- Origin: England
- Genres: New wave, synthpop
- Years active: 1980–1985, 2010–present
- Label: Magnet Records
- Members: Andy O Mike Ansell Mickey Sparrow Tom Morrison
- Past members: Tim Parry Matthew Flowers Pete Lancaster Steve Pond

= Blue Zoo =

English new wave band

Blue Zoo are an English new wave band, active between 1980 and 1985, and again since 2010.

==Career==
Formed in 1980, their original band name was Modern Jazz, and they released two singles titled "In My Sleep (I Shoot Sheep)" and "Ivory Towers" in 1981.

The nucleus of the band were Andy O (Overall) on vocals, Tim Parry on guitar, David Woolfson (keyboards/saxophone), Mike Ansell on bass and Mickey Sparrow on drums. Matthew Flowers (formerly of new wave band Sore Throat) accompanied the band live on keyboards, with Pete Lancaster occasionally on trumpet and Steve Pond from Inner City Unit playing occasional synthesizer. Tim Parry later went on to become a record producer and work in artist management.

Blue Zoo had three hit singles which charted in the UK. "I'm Your Man" reached No. 55 in June 1982 and in October 1982, "Cry Boy Cry" reached the top 20, peaking at No. 13, becoming the band's biggest hit. It stayed on the UK Singles Chart's top 40 for eight weeks. "(I Just Can't) Forgive and Forget" reached No. 60 in May 1983.

Although failing to chart, "Love Moves in Strange Ways" was a single of the week in NME.

They released an album, Two by Two (sometimes written as 2x2 or 2By2) in 1983. Cherry Red Records reissued an expanded edition of Two by Two with bonus tracks on 4 November 2013.

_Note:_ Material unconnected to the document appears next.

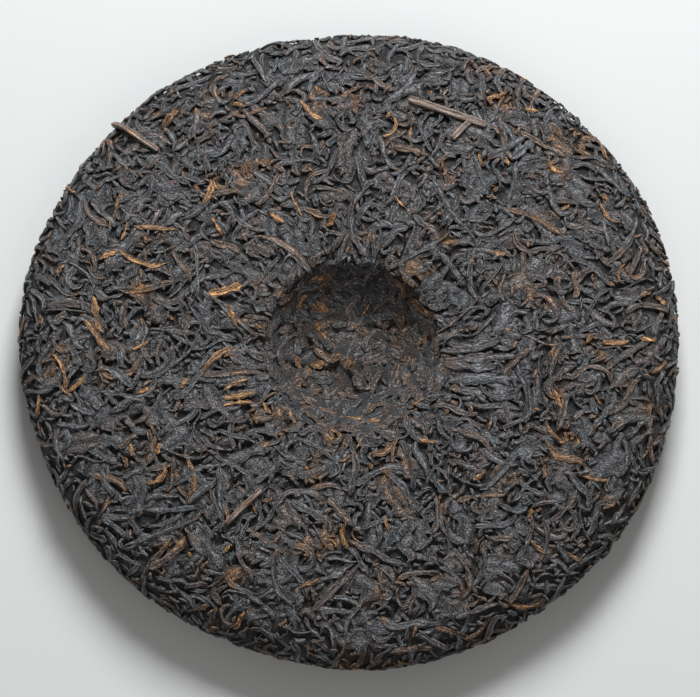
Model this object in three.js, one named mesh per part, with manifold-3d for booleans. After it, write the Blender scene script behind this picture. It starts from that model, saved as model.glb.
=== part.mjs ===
// A round pressed tea cake, 357 g, lying flat with its dimpled back up.
// The cake is a mass of twisted dark leaves pressed in a cloth bag. The knot of the bag leaves a round
// dimple in the middle of the back. The other face is a low dome, which rests on the table.
// Units are millimetres, +Z is up, and the origin is under the middle of the cake, on the table.
import * as THREE from "three";
import { mergeVertices } from "three/addons/utils/BufferGeometryUtils.js";
import Module from "manifold-3d";

// Driving dimensions of the cake.
const CAKE_RADIUS = 97;
const SHOULDER_RADIUS = 84;
const BACK_HEIGHT = 24;
const SHOULDER_HEIGHT = 19.5;
const RIM_HEIGHT = 10.8;
const UNDER_EDGE_RADIUS = 86;
const UNDER_EDGE_HEIGHT = 3;
const REST_GAP = 0.1;

// Driving dimensions of the dimple.
const DIMPLE_RADIUS = 26.5;
const DIMPLE_FLOOR_RADIUS = 11;
const DIMPLE_FLOOR_HEIGHT = 11;
const KNOT_RISE = 1.6;

// The dimple lies a little off the middle: its shift along Y, which fades out between two radii.
const DIMPLE_SHIFT = -3;
const DIMPLE_SHIFT_REACH = [30, 75];

// The outline is not a true circle: each term is [lobes, size, direction of one lobe in degrees].
const OUTLINE_TERMS = [
  [2, 0.9, 172],
  [3, 0.7, 165],
  [7, 0.4, 20],
];

// The two faces are slightly wavy.
const WAVE_HEIGHT = 0.5;
const WAVE_LENGTH = 46;

// Core facets, and the small bumps of the leaves that are too fine to model one by one.
const CORE_DETAIL = 8;
const BUMP_HEIGHT = 0.4;

// Pressed leaves, from the largest to the smallest.
const LEAF_COUNT = 175;
const LONG_LEAF_COUNT = 45;
const LEAF_LENGTH = [27, 10];
const LEAF_WIDTH = [3.8, 2.4];
const LEAF_CREST = [1.35, 1];
const LEAF_ROOT = 1.1;
const LONG_LEAF_STATIONS = 5;
const SHORT_LEAF_STATIONS = 3;
const LEAF_BEND = 2.1;
const LEAF_END_WIDTH = 0.35;
const SEED = 357;

// Stems, as [middle x, middle y, heading in degrees, length, diameter], on the back face.
const STEMS = [
  [28.9, 70.2, -20, 24, 2.3],
  [33.5, 65.2, 47, 9, 1.9],
  [-64.5, 63.8, -37, 18, 1.7],
  [-31.9, -50.5, 48, 15, 1.8],
];
const STEM_SIDES = 6;
const STEM_SINK = 0.15;

// Broad flat leaves, as [middle x, middle y, heading in degrees, length, width], on the back face.
const BROAD_LEAVES = [
  [-42.3, 60.3, 20, 17, 10],
  [53, 46.6, 62, 24, 9],
  [-80, -21.2, 75, 14, 9],
  [-22, -75, 5, 24, 10],
  [2, -88, -35, 17, 9],
  [24, 87.2, 8, 20, 8],
];
const BLADE_STATIONS = 5;
const BLADE_THICKNESS = 0.7;
const BLADE_WAVE = 0.3;

const FULL_TURN = 2 * Math.PI;
const GOLDEN_ANGLE = Math.PI * (3 - Math.sqrt(5));
const SECTION_STEPS = 400;
const WELD_GAP = 0.1;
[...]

Blue Zoo played their first concert in 28 years at the Ginglik in Shepherd's Bush Green on 22 July 2010. In February 2013, the band successfully completed a short tour of the Philippines.

==Members==
Lewis Boakes (tambourine)

===Current lineup===
- Andy O (vocals)
- Mike Ansell (bass)
- Mickey Sparrow (drums)
- Tom E Morrison (guitar)
The band also performs with guest keyboard players.

==Discography==
===Albums===

| Title | Album details |
|---|---|
| Two by Two | Released: 25 November 1983; Label: Magnet; Formats: LP, MC; |
| Somewhere in the World | Released: 1984; Label: Magnet; Formats: LP, MC; Released in Yugoslavia as For All I Really Care; |
| In Love & in Life | Released: 2013; Label: N/A; Formats: CD; Promotional compilation; |

===Singles===

| Title | Year | Peak chart positions |  |
| UK | IRE |
| "Love Moves in Strange Ways" | 1981 | — | — |
| "I'm Your Man" | 1982 | 55 | — |
| "Cry Boy Cry" | 13 | 25 |
| "Loved One's an Angel" | 1983 | 76 | — |
| "(I Just Can't) Forgive and Forget" | 60 | — |
| "Somewhere in the World There's a Cowboy Smiling" | 119 | — |
| "Funganista" | 2016 | — | — |
"—" denotes releases that did not chart.